_SET TASK_: Reproduce, please, only the lines from the first line below to the line containing "disc(S, spot, R * 0.1, 0.3, 0.25)", inclusive.

_SUPPLIED INFORMATION_:
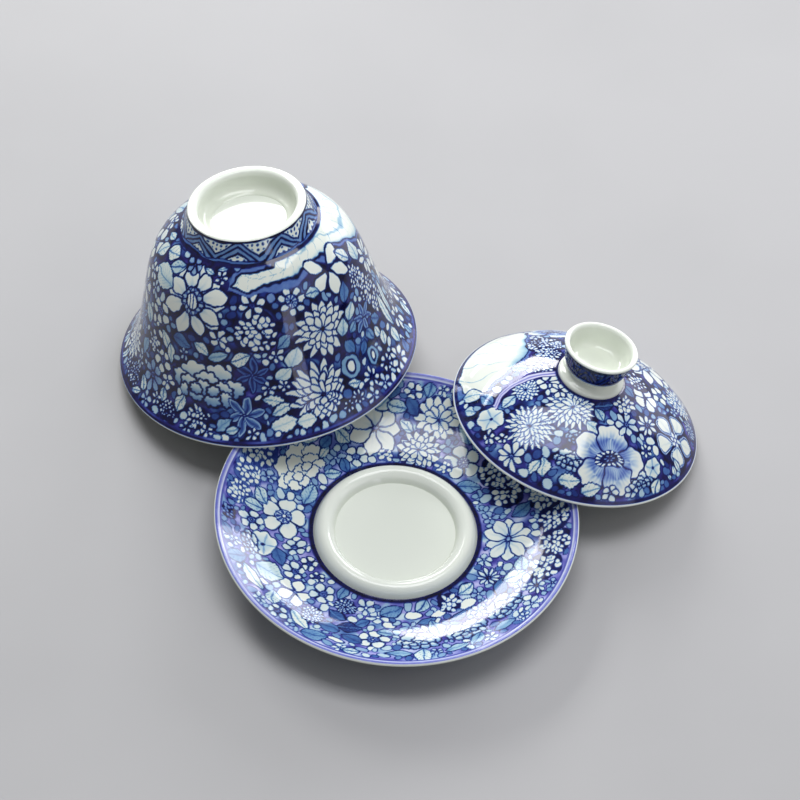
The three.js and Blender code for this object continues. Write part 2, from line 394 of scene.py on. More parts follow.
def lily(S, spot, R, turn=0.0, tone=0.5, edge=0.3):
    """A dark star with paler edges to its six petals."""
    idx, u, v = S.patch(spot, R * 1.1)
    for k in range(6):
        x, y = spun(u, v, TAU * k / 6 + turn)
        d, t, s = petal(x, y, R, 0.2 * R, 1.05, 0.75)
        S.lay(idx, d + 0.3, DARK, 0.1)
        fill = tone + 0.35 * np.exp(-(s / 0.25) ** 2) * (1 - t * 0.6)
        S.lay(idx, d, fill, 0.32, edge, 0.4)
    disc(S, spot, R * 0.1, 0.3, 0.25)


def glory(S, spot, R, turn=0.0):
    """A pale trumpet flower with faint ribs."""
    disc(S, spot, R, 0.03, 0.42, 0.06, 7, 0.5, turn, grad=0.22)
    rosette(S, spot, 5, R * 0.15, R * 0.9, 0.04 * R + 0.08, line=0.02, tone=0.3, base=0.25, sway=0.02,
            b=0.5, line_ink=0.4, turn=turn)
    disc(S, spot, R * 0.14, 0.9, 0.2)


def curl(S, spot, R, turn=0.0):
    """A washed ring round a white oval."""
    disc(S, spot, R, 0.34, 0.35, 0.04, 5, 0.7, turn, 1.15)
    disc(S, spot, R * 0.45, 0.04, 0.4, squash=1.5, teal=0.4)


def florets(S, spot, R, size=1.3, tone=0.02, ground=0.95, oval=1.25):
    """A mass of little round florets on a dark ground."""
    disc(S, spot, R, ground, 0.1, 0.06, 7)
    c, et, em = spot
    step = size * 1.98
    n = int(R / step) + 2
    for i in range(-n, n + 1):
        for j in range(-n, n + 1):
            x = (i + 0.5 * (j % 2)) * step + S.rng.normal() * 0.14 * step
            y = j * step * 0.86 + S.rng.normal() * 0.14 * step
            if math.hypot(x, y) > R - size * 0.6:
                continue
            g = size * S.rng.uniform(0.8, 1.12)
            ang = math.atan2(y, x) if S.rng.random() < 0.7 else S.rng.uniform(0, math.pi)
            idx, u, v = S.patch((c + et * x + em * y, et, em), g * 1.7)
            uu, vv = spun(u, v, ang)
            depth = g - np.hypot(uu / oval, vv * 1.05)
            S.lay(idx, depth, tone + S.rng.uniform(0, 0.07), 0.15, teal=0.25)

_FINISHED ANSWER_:
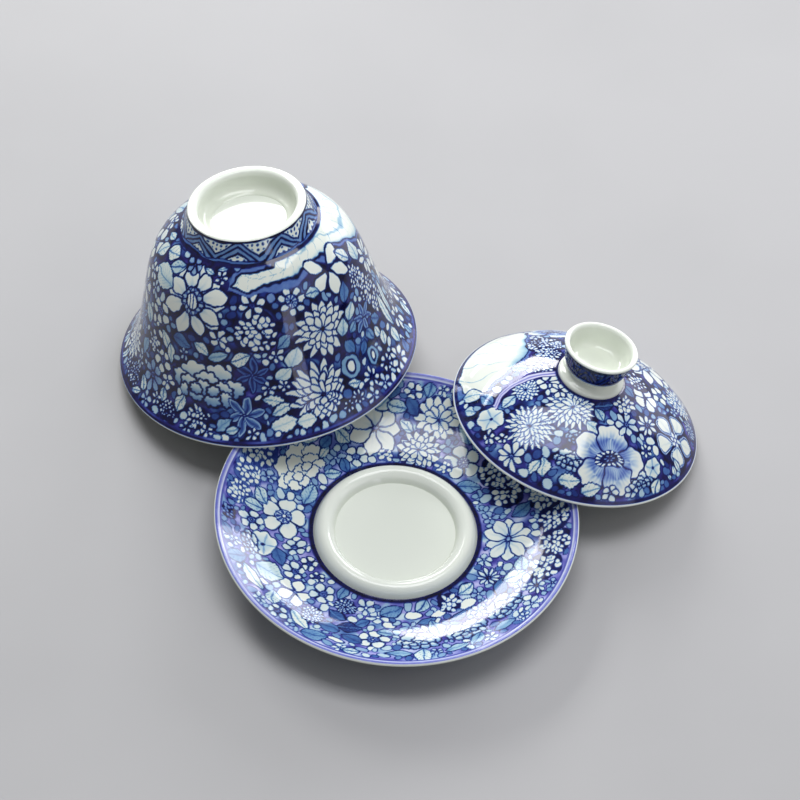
The three.js and Blender code for this object continues. Write part 2, from line 394 of scene.py on. More parts follow.
def lily(S, spot, R, turn=0.0, tone=0.5, edge=0.3):
    """A dark star with paler edges to its six petals."""
    idx, u, v = S.patch(spot, R * 1.1)
    for k in range(6):
        x, y = spun(u, v, TAU * k / 6 + turn)
        d, t, s = petal(x, y, R, 0.2 * R, 1.05, 0.75)
        S.lay(idx, d + 0.3, DARK, 0.1)
        fill = tone + 0.35 * np.exp(-(s / 0.25) ** 2) * (1 - t * 0.6)
        S.lay(idx, d, fill, 0.32, edge, 0.4)
    disc(S, spot, R * 0.1, 0.3, 0.25)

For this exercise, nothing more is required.